Friday, June 6, 2008
2Cor 5, 20-21 We implore you, be reconciled to God
(2Cor 5, 20-21) We implore you, be reconciled to God
[20] So we are ambassadors for Christ, as if God were appealing through us. We implore you on behalf of Christ, be reconciled to God. [21] For our sake he made him to be sin who did not know sin, so that we might become the righteousness of God in him.

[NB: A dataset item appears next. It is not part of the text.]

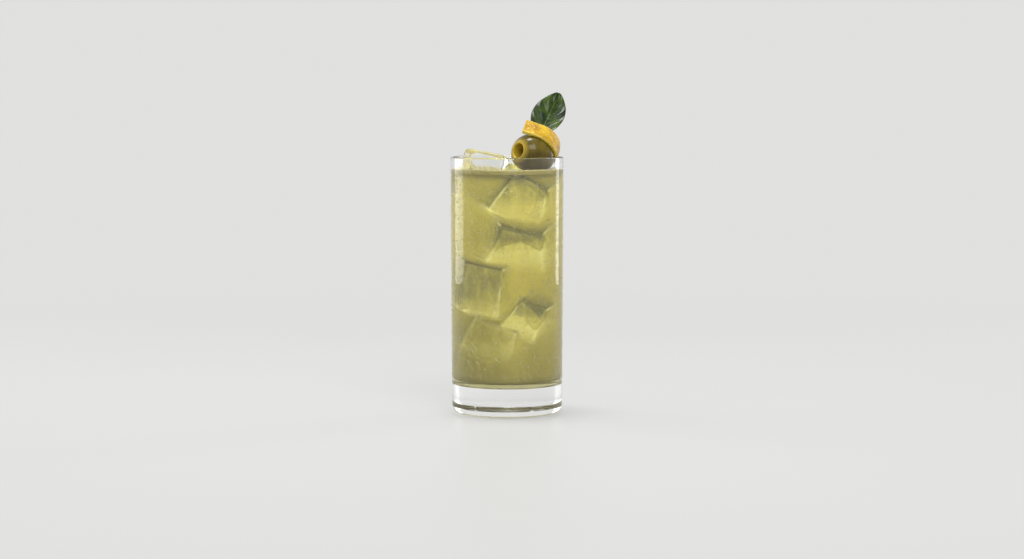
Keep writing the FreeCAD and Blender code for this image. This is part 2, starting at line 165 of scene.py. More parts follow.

(CCC 602) Consequently, St. Peter can formulate the apostolic faith in the divine plan of salvation in this way: "You were ransomed from the futile ways inherited from your fathers... with the precious blood of Christ, like that of a lamb without blemish or spot. He was destined before the foundation of the world but was made manifest at the end of the times for your sake" (1 Pet 1:18-20). Man's sins, following on original sin, are punishable by death (Cf. Rom 5:12; 1 Cor 15:56). By sending his own Son in the form of a slave, in the form of a fallen humanity, on account of sin, God "made him to be sin who knew no sin, so that in him we might become the righteousness of God" (2 Cor 5:21; cf. Phil 2:7; Rom 8:3). (CCC 1422) "Those who approach the sacrament of Penance obtain pardon from God's mercy for the offense committed against him, and are, at the same time, reconciled with the Church which they have wounded by their sins and which by charity, by example, and by prayer labors for their conversion" (LG 11 § 2). (CCC 1423) It is called the sacrament of conversion because it makes sacramentally present Jesus' call to conversion, the first step in returning to the Father (Cf. Mk 1:15; Lk 15:18) from whom one has strayed by sin. It is called the sacrament of Penance, since it consecrates the Christian sinner's personal and ecclesial steps of conversion, penance, and satisfaction. (CCC 1424) It is called the sacrament of confession, since the disclosure or confession of sins to a priest is an essential element of this sacrament. In a profound sense it is also a "confession" - acknowledgment and praise - of the holiness of God and of his mercy toward sinful man. It is called the sacrament of forgiveness, since by the priest's sacramental absolution God grants the penitent "pardon and peace" (OP 46: formula of absolution). It is called the sacrament of Reconciliation, because it imparts to the sinner the live of God who reconciles: "Be reconciled to God" (2 Cor 5:20). He who lives by God's merciful love is ready to respond to the Lord's call: "Go; first be reconciled to your brother" (Mt 5:24).